→ **GIVEN INFORMATION**:
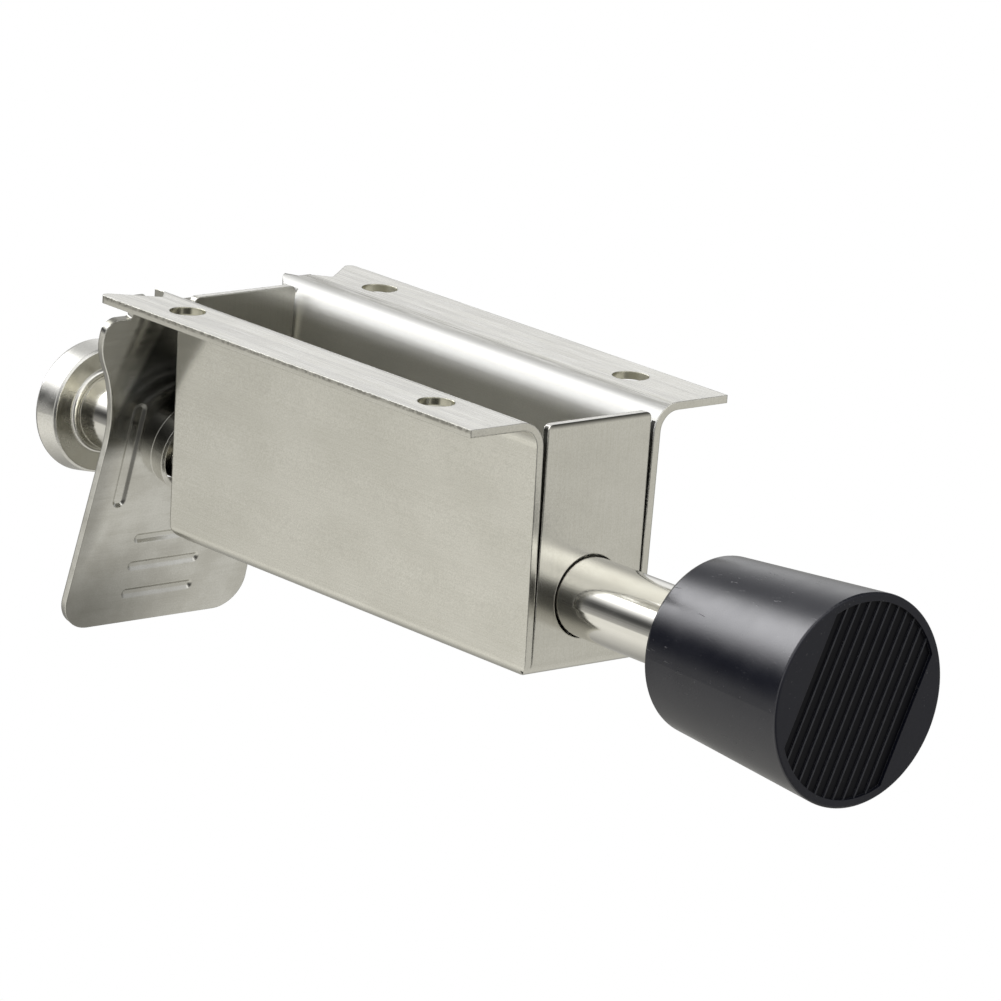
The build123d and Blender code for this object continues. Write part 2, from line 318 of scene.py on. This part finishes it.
def sheet_streaks(graph, width, length):
    """Streaks along the sheet: along Z on walls and flanges, along Y on the end tabs."""
    lies_flat = graph.math("GREATER_THAN", graph.math("ABSOLUTE", graph.facing("Z")), 0.7)
    upright = graph.noise((width, width, length), detail=1.0)
    flat = graph.noise((width, length, width), detail=1.0)
    return graph.add("Mix", {0: lies_flat, 2: upright, 3: flat}, data_type="FLOAT")


def satin_steel(graph):
    """Cold-rolled stainless sheet: grainy and faintly clouded, brushed lengthwise on the flanges."""
    clouds = graph.noise((14.0, 9.0, 14.0), detail=4.0)
    grain = graph.noise(0.22, detail=3.0)
    blotches = graph.noise(1.4, detail=3.0)
    bands = graph.noise((1.6, 1.6, 45.0), detail=3.0)
    nicks = graph.noise(0.6, detail=2.0)
    streaks = sheet_streaks(graph, 0.13, 11.0)

    x, y, z = (graph.place(axis) for axis in "XYZ")
    beside = graph.math("ABSOLUTE", x)
    from_end = graph.math("SUBTRACT", z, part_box("housing")[0].z)
    inward = graph.times(graph.facing("X"), graph.math("SIGN", x))
    sideways = graph.math("GREATER_THAN", graph.math("ABSOLUTE", graph.facing("X")), 0.7)
    to_door = graph.math("ABSOLUTE", graph.facing("Y"))
    upright = graph.math("LESS_THAN", to_door, 0.3)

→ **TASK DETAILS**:
Set down every line of the listing above again, exactly as given.

→ **CORRECT RESPONSE**:
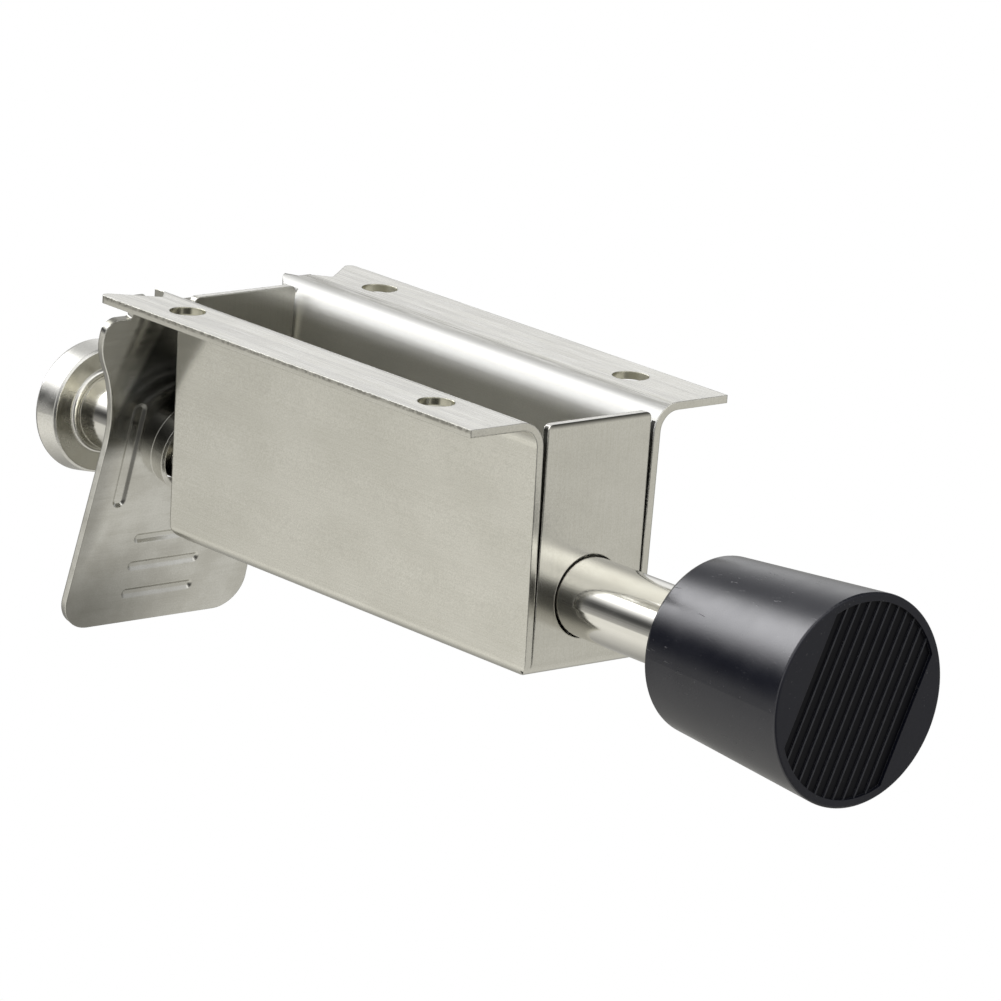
The build123d and Blender code for this object continues. Write part 2, from line 318 of scene.py on. This part finishes it.
def sheet_streaks(graph, width, length):
    """Streaks along the sheet: along Z on walls and flanges, along Y on the end tabs."""
    lies_flat = graph.math("GREATER_THAN", graph.math("ABSOLUTE", graph.facing("Z")), 0.7)
    upright = graph.noise((width, width, length), detail=1.0)
    flat = graph.noise((width, length, width), detail=1.0)
    return graph.add("Mix", {0: lies_flat, 2: upright, 3: flat}, data_type="FLOAT")


def satin_steel(graph):
    """Cold-rolled stainless sheet: grainy and faintly clouded, brushed lengthwise on the flanges."""
    clouds = graph.noise((14.0, 9.0, 14.0), detail=4.0)
    grain = graph.noise(0.22, detail=3.0)
    blotches = graph.noise(1.4, detail=3.0)
    bands = graph.noise((1.6, 1.6, 45.0), detail=3.0)
    nicks = graph.noise(0.6, detail=2.0)
    streaks = sheet_streaks(graph, 0.13, 11.0)

    x, y, z = (graph.place(axis) for axis in "XYZ")
    beside = graph.math("ABSOLUTE", x)
    from_end = graph.math("SUBTRACT", z, part_box("housing")[0].z)
    inward = graph.times(graph.facing("X"), graph.math("SIGN", x))
    sideways = graph.math("GREATER_THAN", graph.math("ABSOLUTE", graph.facing("X")), 0.7)
    to_door = graph.math("ABSOLUTE", graph.facing("Y"))
    upright = graph.math("LESS_THAN", to_door, 0.3)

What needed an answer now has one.